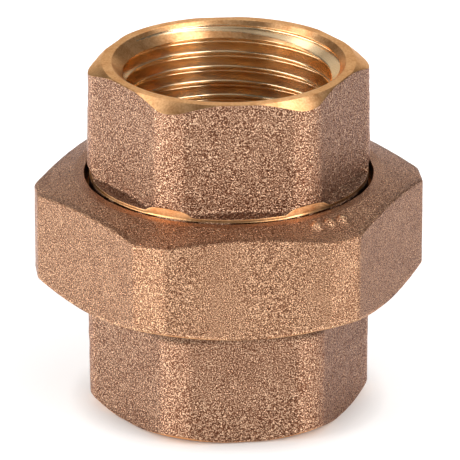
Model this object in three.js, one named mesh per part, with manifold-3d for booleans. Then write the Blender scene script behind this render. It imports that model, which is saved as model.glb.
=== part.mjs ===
// Three-piece pipe union in cast bronze, 1 inch, female by female, with a flat seat.
// The lower end carries the male union thread. The tail piece stands on a flat gasket on top of it,
// and the union nut's inner lip pulls the tail piece's collar down when the nut is screwed home.
// Millimetres, +Z up the pipe's axis, origin at the centre of the lower port's face.
import * as THREE from "three";
import { mergeVertices } from "three/addons/utils/BufferGeometryUtils.js";
import Module from "manifold-3d";

const wasm = await Module();
wasm.setup();

// ---- Driving dimensions ----

const LENGTH = 52.6; // port face to port face, nut screwed home
const GAP = 0.3; // left between faces that rest on each other

// Both port threads: 1 inch parallel pipe thread, right-hand, 11 turns to the inch.
const PITCH = 25.4 / 11;
const PORT_THREAD = { crest: 14.9, root: 16.6, depth: 17.0 };
const TOP_THREAD_START = 0.28; // of a turn, where the top port's thread begins
const RUNOUT_SLOPE = 10; // degrees, where a port's thread ends in the waterway
const PORT_RING_OUTER = 18.55; // turned ring on the port's face
const PORT_MOUTH = 17.13; // countersink where the thread starts
const WATERWAY_R = 13.9; // plain bore between the port threads

// Union thread: 1 1/2 inch parallel pipe thread with the same pitch.
const MALE_THREAD = { root: 22.27, crest: 23.75 };
const NUT_THREAD = { crest: 22.57, root: 24.05 };

// Hexagonal socket ends: half the width across flats where it is narrowest, at the port's face.
// The moulding draft widens both towards the nut, in mm a side for each mm of height.
const TAIL_HEX = { half: 18.45, corner: 4.86, draft: 0.011, turn: -2.55, chamfer: 34.1 };
const LOWER_HEX = { half: 18.52, corner: 4.66, draft: 0.009, turn: 0, chamfer: 31.6 };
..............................
Print, please, the lines from the first line of the material through the line that contains "import Module from", exactly as written and with nothing added.

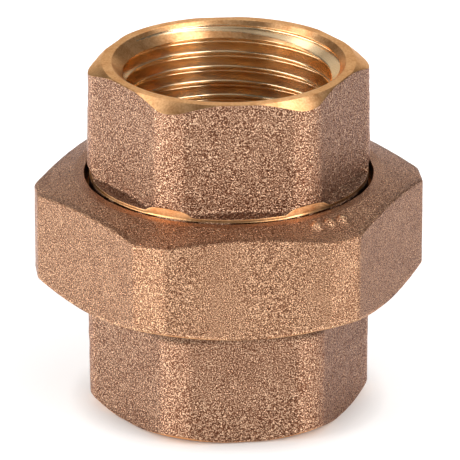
Model this object in three.js, one named mesh per part, with manifold-3d for booleans. Then write the Blender scene script behind this render. It imports that model, which is saved as model.glb.
=== part.mjs ===
// Three-piece pipe union in cast bronze, 1 inch, female by female, with a flat seat.
// The lower end carries the male union thread. The tail piece stands on a flat gasket on top of it,
// and the union nut's inner lip pulls the tail piece's collar down when the nut is screwed home.
// Millimetres, +Z up the pipe's axis, origin at the centre of the lower port's face.
import * as THREE from "three";
import { mergeVertices } from "three/addons/utils/BufferGeometryUtils.js";
import Module from "manifold-3d";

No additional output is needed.